Everyone on the planet should be planning and providing solutions to pay the sustainability projects forward. For a business, reducing your solid waste to landfills has a great impact on the reduction of materials being “entombed for eternity.” Most businesses recycle the easy items, paper and plastic, but did you know that you can recycle the food waste coming from your facility? Food waste can be diverted to many different facilities for reuse potential. Some of the types of diversion facilities are composting facilities, anaerobic digestion (AD / biogas generating electricity,) animal feeding (where permitted by law) and soil amendments.

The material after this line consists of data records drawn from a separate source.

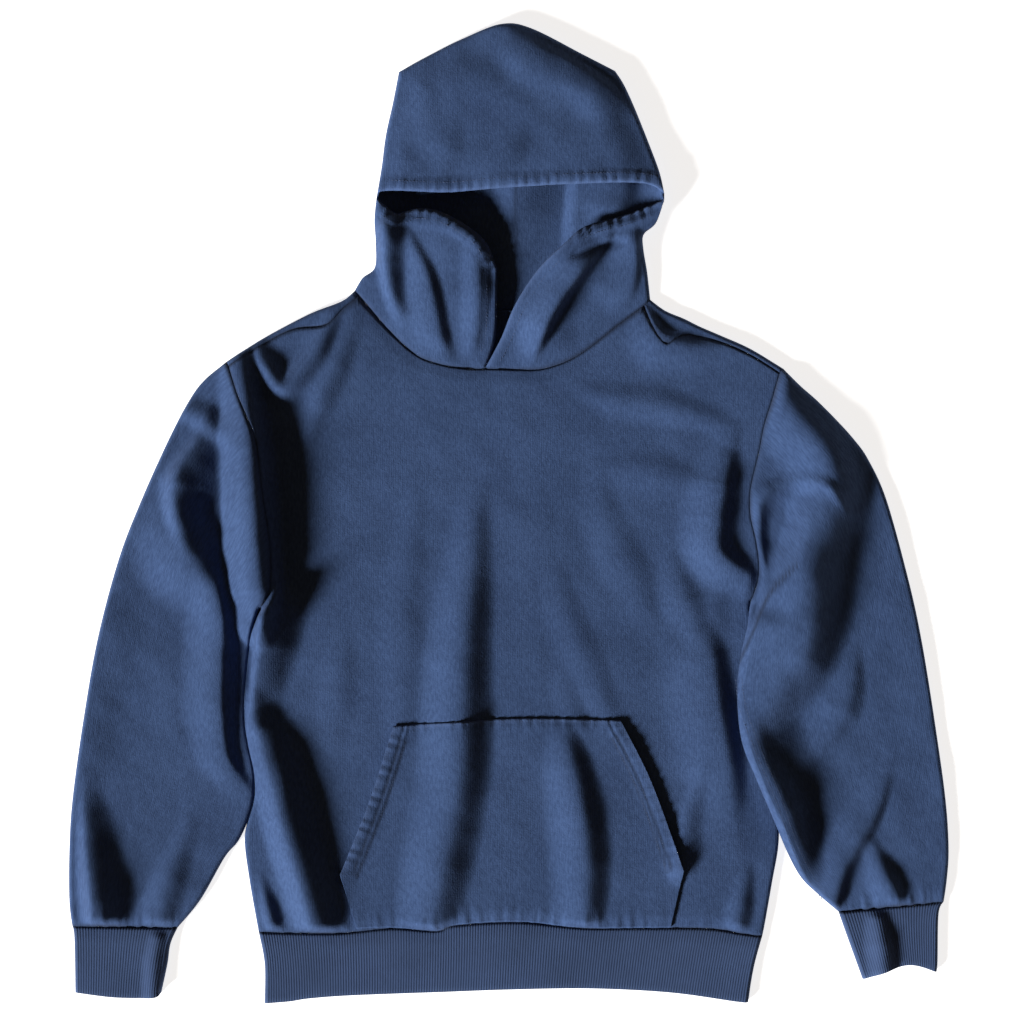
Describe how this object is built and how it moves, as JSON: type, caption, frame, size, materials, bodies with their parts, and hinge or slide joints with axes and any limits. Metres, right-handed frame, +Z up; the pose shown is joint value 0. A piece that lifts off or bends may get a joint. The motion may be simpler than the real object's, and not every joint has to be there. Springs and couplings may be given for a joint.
{
  "type": "pullover hoodie laid flat",
  "caption": "Boxy pullover hoodie in washed indigo fleece, laid flat front up, with ribbed cuffs and hem band, a kangaroo pocket and a hood whose flaps cross at the neck.",
  "frame": {"origin": "on the table the garment lies on, at the middle of its outline's box", "axes": "+X to the viewer's right, +Y from the hem towards the hood, +Z up from the table, the way the front faces"},
  "size_m": [0.8778, 0.9776, 0.0449],
  "materials": {
    "fleece": "washed indigo brushed-back fleece, matt",
    "rib": "ribbed knit in the same indigo, matt"
  },
  "bodies": {
    "root": {"front": "fleece", "back": "fleece", "pocket": "fleece", "sleeve_left": "fleece", "sleeve_right": "fleece", "cuff_left": "rib", "cuff_right": "rib", "hem_band": "rib", "hood": "fleece"}
  },
  "joints": []
}
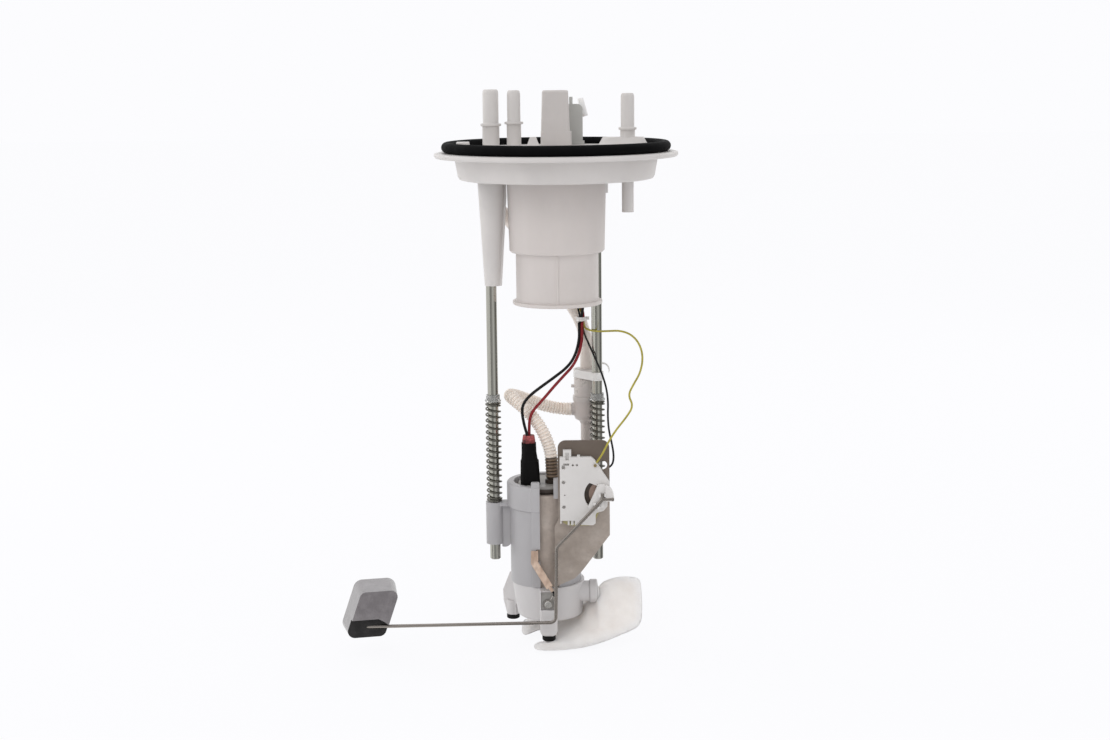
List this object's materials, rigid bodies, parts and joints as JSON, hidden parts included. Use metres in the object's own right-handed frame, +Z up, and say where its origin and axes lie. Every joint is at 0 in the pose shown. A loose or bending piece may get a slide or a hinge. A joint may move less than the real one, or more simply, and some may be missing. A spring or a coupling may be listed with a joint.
{
  "type": "fuel pump module",
  "caption": "In-tank fuel pump module: flange with line fittings, vent valve, sprung carrier on two guide rods, pump, strainer and a float-arm level sender.",
  "frame": {"origin": "flange axis, in the plane of the rim underside that rests on the tank opening", "axes": "+Z up out of the tank, +X to the side of the sender and strainer, -Y the front with the float arm"},
  "size_m": [0.2016, 0.1428, 0.3279],
  "materials": {
    "flange_white": "semi-gloss moulded acetal, off-white",
    "seal_black": "black rubber, slight sheen",
    "connector_white": "off-white moulded plastic",
    "terminal_metal": "tinned brass",
    "sensor_grey": "grey plastic",
    "elbow_white": "milky plastic",
    "valve_white": "off-white acetal",
    "valve_float": "acetal",
    "rod_steel": "ground and plated",
    "spring_steel": "spring steel wire",
    "retainer_clear": "milky translucent plastic",
    "regulator_plastic": "translucent grey-white plastic",
    "clip_white": "white plastic",
    "nylon_natural": "natural nylon",
    "loom_black": "black sleeve",
    "wire_black": "black insulation",
    "wire_red": "dark red insulation",
    "wire_olive": "olive insulation",
    "boot_rubber": "black moulded rubber",
    "grommet_red": "red rubber",
    "sleeve_white": "cool white acetal",
    "cup_white": "white acetal",
    "can_steel": "zinc-plated steel",
    "cap_grey": "grey plastic",
    "barb_dark": "dark brown-black plastic",
    "motor_dark": "dark metal and ferrite",
    "plate_galvanised": "galvanised sheet",
    "housing_white": "white plastic",
    "card_ceramic": "pale ceramic",
    "arm_steel": "drawn steel wire",
    "float_foam": "closed-cell foam rubber, dark grey",
    "strap_tin": "tinned copper strip",
    "lug_steel": "plated steel",
    "foot_rubber": "black rubber",
    "strainer_fabric": "non-woven nylon filter fabric"
  },
  "bodies": {
    "flange": {"flange_plate": "flange_white", "seal_ring": "seal_black", "connector_shell": "connector_white", "connector_terminals": "terminal_metal", "pressure_sensor": "sensor_grey", "sensor_elbow": "elbow_white", "vent_valve_body": "valve_white", "vent_valve_cage": "valve_white", "left_guide_rod": "rod_steel", "right_guide_rod": "rod_steel", "rod_stop_rings": "rod_steel", "left_spring": "spring_steel", "right_spring": "spring_steel", "left_spring_retainer": "retainer_clear", "right_spring_retainer": "retainer_clear", "regulator_body": "regulator_plastic", "regulator_cap": "regulator_plastic", "regulator_clip": "clip_white", "feed_pipe": "nylon_natural", "wire_loom": "loom_black", "cable_tie": "clip_white", "outlet_hose": "nylon_natural", "power_wire_black": "wire_black", "power_wire_red": "wire_red", "sender_signal_wire": "wire_olive", "sender_ground_wire": "wire_black"},
    "valve_float": {"vent_float": "valve_float"},
    "carrier": {"pump_sleeve": "sleeve_white", "lower_cup": "cup_white", "rubber_feet": "foot_rubber", "ground_tab": "lug_steel", "ground_screw": "lug_steel", "ground_terminal": "lug_steel", "ground_strap": "strap_tin", "ground_wire": "wire_black", "pump_can": "can_steel", "pump_top_cap": "cap_grey", "outlet_barb": "barb_dark", "motor_magnets": "motor_dark", "pump_end_cap": "cap_grey", "connector_boot": "boot_rubber", "wire_grommet": "grommet_red", "sender_bracket": "plate_galvanised", "sender_housing": "housing_white", "resistor_card": "card_ceramic", "sender_terminals": "terminal_metal", "strainer": "strainer_fabric", "strainer_collar": "cup_white"},
    "pump_rotor": {"armature": "motor_dark", "impeller": "motor_dark"},
    "sender_arm": {"sender_rotor": "housing_white", "float_arm": "arm_steel", "sender_float": "float_foam", "wiper_contact": "terminal_metal"}
  },
  "joints": [
    {"name": "carrier_slide", "type": "slide", "parent": "flange", "child": "carrier", "axis": [0, 0, 1], "range_m": [0, 0.038], "deforming": ["left_spring", "right_spring", "outlet_hose", "power_wire_black", "power_wire_red", "sender_signal_wire", "sender_ground_wire"]},
    {"name": "float_swing", "type": "hinge", "parent": "carrier", "child": "sender_arm", "pos_m": [0.0247, -0.0308, -0.1966], "axis": [0, 1, 0], "range_deg": [0, 65]},
    {"name": "rotor_spin", "type": "hinge", "parent": "carrier", "child": "pump_rotor", "pos_m": [-0.0086, 0, -0.23], "axis": [0, 0, 1], "continuous": true},
    {"name": "valve_lift", "type": "slide", "parent": "flange", "child": "valve_float", "axis": [0, 0, 1], "range_m": [0, 0.008]}
  ]
}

The EPA has clearly defined the hierarchy for diversion with highest potential being source reduction followed by feeding hungry people, feeding animals, industrial uses (AD), composting and last landfill / incineration. Source reduction can be accomplished through ordering the correct amount of materials and reducing waste in your production processes. Feeding hungry people is the donation of saleable or close dated food to your local food banks for consumption. Having worked with the largest food bank organization in the US, I have personally seen the needs and how fast the food turns in these food banks. The food that comes into the bank in the morning is generally distributed by early afternoon. Industrial uses could be the use of yellow grease for the cosmetics industry or the bacterial digestion of the food waste in an Anaerobic Digester that creates biogas. The biogas is then refined and the methane is used to fuel electrical generation units to either feed the facility or back feed the electrical distribution lines. Composting of the food waste is another method to develop a closed loop solution for mass retailers. The retailers can transport the food waste to the composter, then after approximately 90 days, the composter can bag the material and sell into the retail outlets. The retailer then can advertise they are “closing the loop” re-using their perishable products. The final step is either a potential for a WTE feedstock that can create electrical energy and lowest beneficial use is sending the food waste to the landfill, basically sequestering the carbon forever.
All but the last method of sending to the landfill can provide GHG reductions using the preferred method for calculation using the EPA’s WARM model. Using the WARM model, if you can recycle 1 ton of food waste, this creates a reduction in GHG of 1 metric ton of CO2 equivalent, and awesome figure! That equates to 2.3 barrels of oil per 1 ton of recycled food waste. Imagine the barrels of oil you could save if your facility generated 5 to 10 tons of food waste per week!